Pro-democracy politicians say it will sabotage the British legal system the territory inherited.
On Wednesday the 60-member Hong Kong legislature, which has a majority of hand-picked pro-Beijing members, endorsed the government's decision to refer the court ruling to the National People's Congress (NPC) in Beijing.
When the government refused an adjournment of a week to consider the implications, 19 members of the Democratic Party walked out wearing black suits and white carnations as a sign of mourning for lost judicial independence.
Yesterday dozens of their supporters in black headbands burned candles at a makeshift altar outside the legislature beneath signs saying "Death of Democracy" and similar sentiments.
Hong Kong's chief executive, Mr Tung Chee-hwa, said he had no choice but to ask Beijing to resolve the potential crisis by reinterpreting the Basic Law in such a way that it would reduce the number of potential immigrants to a more manageable 200,000, essentially by limiting the right of abode only to children born after the Hong Kong parent had obtained resident status.
"All of us would like happy family reunions, who wouldn't?" he told journalists. "But what we face is a problem of unplanned population growth which Hong Kong as a society will be unable to bear."
However, the court ruling in January had been seen as a litmus test of the "one country-two-systems" agreement under which Hong Kong reverted to Chinese rule. In his office in the legislative building yesterday, Mr Martin Lee, leader of the Democratic Party, said that he did not necessarily disagree with the government in "trying to draw a line and not to allow too many people to come to Hong Kong", but turning to Beijing to make legal interpretations would be "a dagger to the heart" of the independence of the Hong Kong judiciary.

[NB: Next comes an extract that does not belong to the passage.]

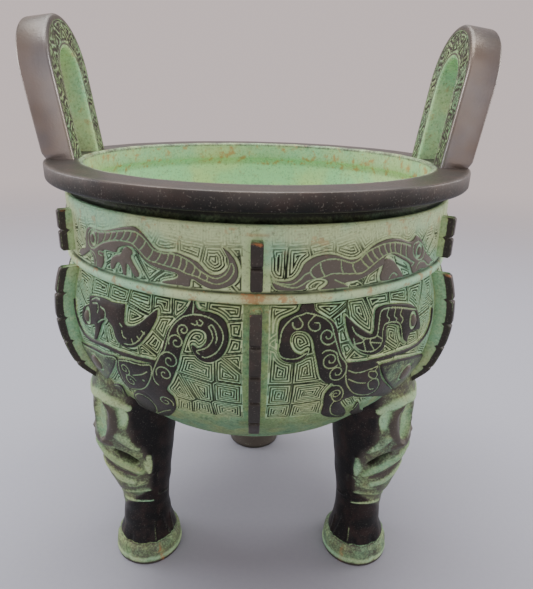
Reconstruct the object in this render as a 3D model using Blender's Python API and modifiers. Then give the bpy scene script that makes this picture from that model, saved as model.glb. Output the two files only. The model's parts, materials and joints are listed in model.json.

THE proper way was to amend, not reinterpret, the Basic Law, he said, as happened in countries like Ireland when legal crises arose. In his view the whole thing was orchestrated by Beijing, because the communist government wanted to teach a lesson to a "rebellious" Court of Final Appeal, which is the guarantor of civil liberties in Hong Kong, where people enjoy rights unavailable on the mainland, such as free speech and peaceful protest (except in support of independence for Taiwan, Hong Kong or Tibet).
The Hong Kong media have not been convinced by Chief Secretary Anson Chan's insistence that the decision would not undermine the rule of law and that the administration will not "go running to the National People's Congress every time a court decision on the Basic Law goes against us."
The popular Apple Daily said it was a "wilful move to change the rules of the game." The South China Morning Post claimed the government exaggerated the numbers and "conducted a shabby and emotive `floodgates' campaign" to rally public support. But the Beijing-backed Mr Wen Wei Po argued that the move would boost investor confidence in the territory as the potential immigrant problem would be quickly resolved.
Hong Kong people themselves, many descended from Chinese refugees from communist rule, are deeply ambivalent about a sudden new influx of immigrants. Six out of 10 agree with the government. But 40 per cent believe that its decision is bad for Hong Kong. Many see it as another step in the erosion of the rule of law, already undermined by the government's recent failure to prosecute a newspaper tycoon who was not charged in a case where her executives were jailed for inflating circulation figures, partly because a guilty verdict on such a prominent person would have been bad for business.
Whatever happens, Lily Chiu now has a battle on her hands to get to Hong Kong. If, as expected, the National People's Congress strikes down the court ruling in coming weeks, Hong Kong will revert to a permit system under which the territory accepts only 150 Chinese immigrants a day, of whom 60 are the offspring of a Hong Kong parent.
But she will need a certificate of entitlement from Hong Kong verifying her relationship, and a permit issued by mainland authorities, at their discretion, to enter Hong Kong. "Discretion" often means handing out bribes amounting on average to the equivalent of £3,000 per immigrant, according to Mr Ho Hei-wah, director of the Society for Community Organisations.
The Court of Final Appeal essentially said in January it was wrong to give people like Lily Chiu a right and then prevent her from making use of that right by forcing her to wait in line. It might now be the year 2012 before her turn comes round.